SANDY DENNY – I’ve Always Kept A Unicorn (Island 536 735-0)

I've Always Kept A UnicornWhat can I say that hasn’t been said a thousand times before? There’s the problem. I have to confess that I’m sometimes uneasy about the way that Sandy Denny’s catalogue has been managed. There are just three tracks among the forty presented here that haven’t been released before and they are demos from The Bunch album. Which means that the barrel has been well and truly scraped clean. There is nothing of any significance left to unearth.

The two CDs are arranged chronologically and present Sandy in acoustic mode – demos, radio sessions and stripped down masters – to offer “the best album Sandy Denny never made”. If you have a taste for Sandy rocking her socks off on ‘Down In The Flood’ you’re out of luck here. The first track is her best known song, ‘Who Knows Where The Time Goes’, recorded in 1967 with The Strawbs. The notes are vague about its origins but it isn’t the version that appears on the album and I suppose that it was possible to extract it from the three-track master. What it is, however, is the voice that Dave Cousins fell in love with, young, fresh and clear and it can be argued that this is the best version of the song that you will ever hear.

With All Our Own Work failing to get a release, Sandy returned to the folk clubs, recording two albums with Alex Campbell and Johnny Silvo and these are represented by two songs written by her then boyfriend, Jackson C Frank. Then Fairport Convention – two demos and two masters which presumably preceded the band’s involvement.
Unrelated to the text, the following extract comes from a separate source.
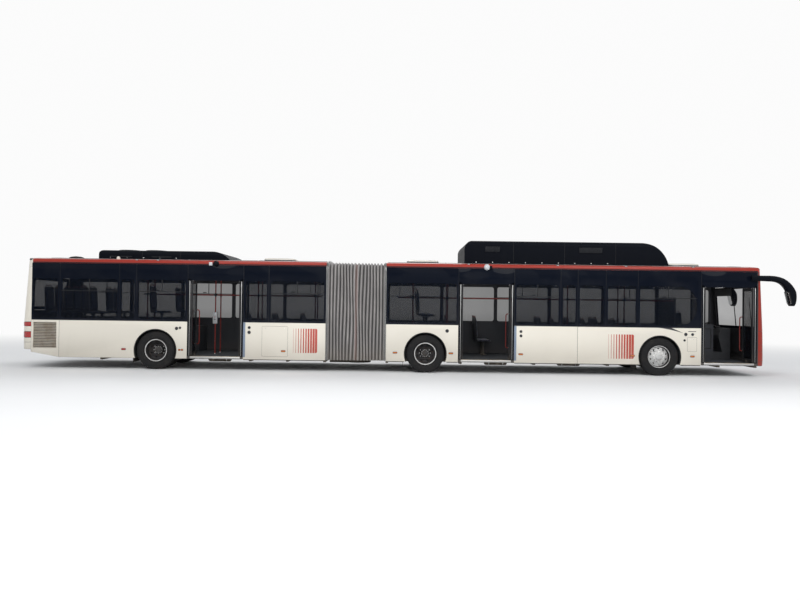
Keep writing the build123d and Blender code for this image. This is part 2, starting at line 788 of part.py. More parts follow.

Fotheringay is next with two demos and two radio sessions presenting Sandy solo. ‘The Lowlands Of Holland’, solo and unaccompanied, is particularly lovely.

The next six tracks come from her first solo project – two demos, a radio session and three from the BBC’s In Concert programme and the first disc closes with the three demos from The Bunch – guitar and vocal tracks featuring Linda Peters on ‘When Will I Be Loved’.

The second set continues Sandy’s solo career and adds her second stint with Fairport. It opens with ‘Quiet Joys Of Brotherhood’, which the band tried out but which Sandy eventually took for herself. Here are some of her best known songs including possibly the best ever version of ‘Bushes And Briars’, more up-tempo than we are used to. It comes from a radio session as does an equally superb piano-led ‘Solo’. There is a piano demo of ‘The End’ which flashes past for all its seven and a half minutes.

The Fairport tracks are all demos, including ‘Rising For The Moon’, ‘One More Chance’ and ‘What Is True?’ but, sadly, no ‘Stranger To Himself’. Oh well, you can’t have everything. The next two tracks are live from Marc Time and I still find the idea of Denny and Bolan in the same studio a bit mind-boggling. Quite what his teenage audience made of ‘Blackwaterside’ I can’t imagine. Sadly, Marc’s introductions are not included. The final track is the last that she ever recorded, Bryn Haworth’s ‘Moments’. This is one of three demos made and features Ralph McTell on guitar.

So, how is my unease?  This set has been put together with a specific purpose and that is to present Sandy’s timeline in solo, acoustic performances. The mastering is excellent – a big hand for Paschal Byrne here – Mick Houghton’s sleeve notes are written from an expert perspective, there are some good photos and it’s true that some of Sandy’s best performances here. I guess that’s good enough.